Foreign interference, or influence, could theoretically take many shapes. Besides meddling with voting systems — which officials say would be hard to do in such a way as to materially affect results — or shaping voters’ perception of the candidates, there are also potential concerns about stealing information from a candidate or party or influencing candidates themselves.
Dawn Jackson, 61, who is retired and lives in Gilbert, Arizona, and plans to vote for Trump, said she is not exceedingly concerned.
“My opinion is countries have interfered in elections for a long, long time, and I am positive the United States has done their share of trying to interfere in other countries’ elections,” Jackson said. “So what goes around comes around.”
But Nancy Camfield, 68, of Frankfort, Illinois, who supports Biden, said she is among those concerned about foreign influence through social media, especially because intelligence officials have been sounding the alarms.
“When former FBI directors and intelligence agency employees say that they know that’s going on, and Trump denies it, well, I’d rather believe the experts,” Camfield said.
Austin Wright, an assistant professor at the University of Chicago’s Harris School, said it was striking that Americans are not more concerned by the threat of foreign interference given the range of dangers. He suggested that may have to do with domestic concerns currently occupying public attention, and with the fact that some American leaders — including Trump — are themselves working to undermine confidence in the election.
“We don’t have to worry about foreign countries doing that anymore. We have plenty of actors who are more than happy to completely undermine our democratic institutions with the short-term goal of four more years of the Trump administration,” Wright said.
The concerns are heightened by Russian interference in 2016, when intelligence operatives stole Democratic emails that were then published online in the weeks before the election and when Russians used social media to push out content aimed at sowing discord in America.
A majority of Americans, or 69%, believe Russia tried to influence the results of the 2016 election. About 9 in 10 Biden supporters feel that way, compared with roughly half of Trump backers.

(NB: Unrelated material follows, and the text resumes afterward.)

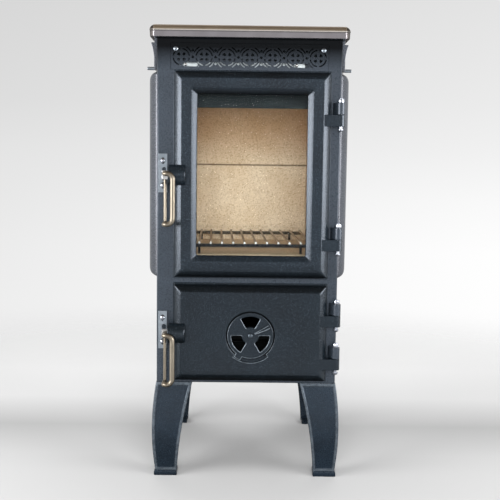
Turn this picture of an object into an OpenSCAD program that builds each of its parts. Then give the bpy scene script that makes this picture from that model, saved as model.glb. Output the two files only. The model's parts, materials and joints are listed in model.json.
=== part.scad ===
// Free-standing wood stove: a cast front with two hinged doors, a polished top rail,
// bulged side panels and four curved legs, lined with refractory boards.
// Millimetres. Z is up, the feet stand on Z = 0 and the front faces -Y.
// Inside at_front() the front casting's face is Y = 0 and the stove lies behind it.

/* [Body] */
// Width of the front casting
body_w = 350; // [336:2:380]
// Depth from the front casting's face to the back of the rear wall
body_d = 385; // [370:5:430]
// Thickness of the front casting
plate_t = 8; // [7:0.5:10]
// Chamfer around the front casting
plate_chamfer = 2.5; // [1:0.5:4]
// Thickness of the side and rear walls
wall_t = 5; // [4:0.5:6]
// Distance from the front casting's edge to a side wall
wall_inset = 8; // [6:0.5:10]
// Thickness of the base plate
base_t = 6; // [5:0.5:8]
// Height of the casting below the ash door
sill_h = 8.7; // [6:0.1:14]
// Height of the casting between the two doors
mid_h = 15.2; // [10:0.1:24]
// Height of the casting above the main door
header_h = 63; // [58:1:80]

/* [Doors] */
// Width of both doors at the foot of their bevel
door_w = 293; // [280:1:296]
// Offset of both doors towards the hinges
door_x = 6.5; // [4:0.5:8]
// Height of the main door
main_door_h = 389.5; // [370:0.5:420]
// Height of the ash door
ash_door_h = 186.6; // [176:0.1:210]
// Distance from the front casting to the doors' flat face
door_t = 24; // [20:1:28]
// Thickness of the lip around each door
lip_t = 3.5; // [2.5:0.5:5]
// Width of the lip around each door
lip_w = 3; // [1:0.5:4]
// Width of the bevel around each door
bevel_w = 12.5; // [10:0.5:16]
// Width of the flat band around the window
band_w = 19.5; // [16:0.5:24]
// Width of the bevel around the window
window_bevel_w = 10.5; // [8:0.5:14]
// Gap between a closed door and the front casting
door_clear = 0.5; // [0.4:0.1:1]
// Inset of the openings in the front casting from the doors' outline
opening_inset = 24; // [22:0.5:26]
// Thickness of the ash door's face
ash_face_t = 8; // [7:0.5:10]

/* [Glass and seals] */
// Thickness of the glass
glass_t = 4; // [3:0.5:5]
// Overlap of the glass behind the window's edge
glass_lap = 9; // [7:0.5:10]
// Thickness of the flat seal in front of the glass
glass_seal_t = 1.5; // [1:0.5:2]
// Distance from the front casting to the seat of the glass seal
glass_seat = 11; // [10:0.5:13]
// Thickness of the glass clips
clip_t = 2; // [1.5:0.5:2.5]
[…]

Michael Asmar, 53, a software engineer from Vernon, Connecticut, who supports Trump, said he didn’t doubt that foreign countries were trying to interfere in the election. But he said he thought they were doing so “on their own terms” without any solicitation from Trump.
“With the fully connected world we have now with Facebook and all that, I think it’s very easy for anybody to really sway opinions,” Asmar said. “I think that certainly Russia, China — anybody, really — looking to meddle in an election could do that.”
The August intelligence assessment that outlined ongoing Russian interference also noted that China regards Trump as unpredictable, prefers that he lose to Biden and has been working to shape the U.S. policy environment.
Trump has seized on that finding as he and several other senior administration officials have tried to make the case that Beijing is the more assertive adversary. Trump has repeatedly maintained that China is working to defeat him, though Microsoft noted in a blog post last month that among those targeted by Chinese state-backed hackers are people associated with the Biden campaign.
Overall, 46% of Americans disapprove of Trump’s relationship with Russia, compared to 26% who approve. An additional 27% say they neither approve nor disapprove.
A slim majority of Trump supporters, 55%, approve of how Trump is dealing with Russia, with just 7% disapproving. Among Biden backers, 84% say they disapprove.
Trump has said he has been tougher than anyone on Russia, but Democrats have criticized him for what they see as his failure to publicly call out Russian President Vladimir Putin for election interference or to even embrace the intelligence community’s findings that Russia meddled in 2016.
Trump supporters are somewhat more likely to support strengthening ties with Russia over weakening them, 54% to 42%, while three-quarters of Biden supporters endorse weaker ties with Russia.
The AP-NORC poll of 1,053 adults was conducted Sept. 11-14 using a sample drawn from NORC’s probability-based AmeriSpeak Panel, which is designed to be representative of the U.S. population. The margin of sampling error for all respondents is plus or minus 4.1 percentage points.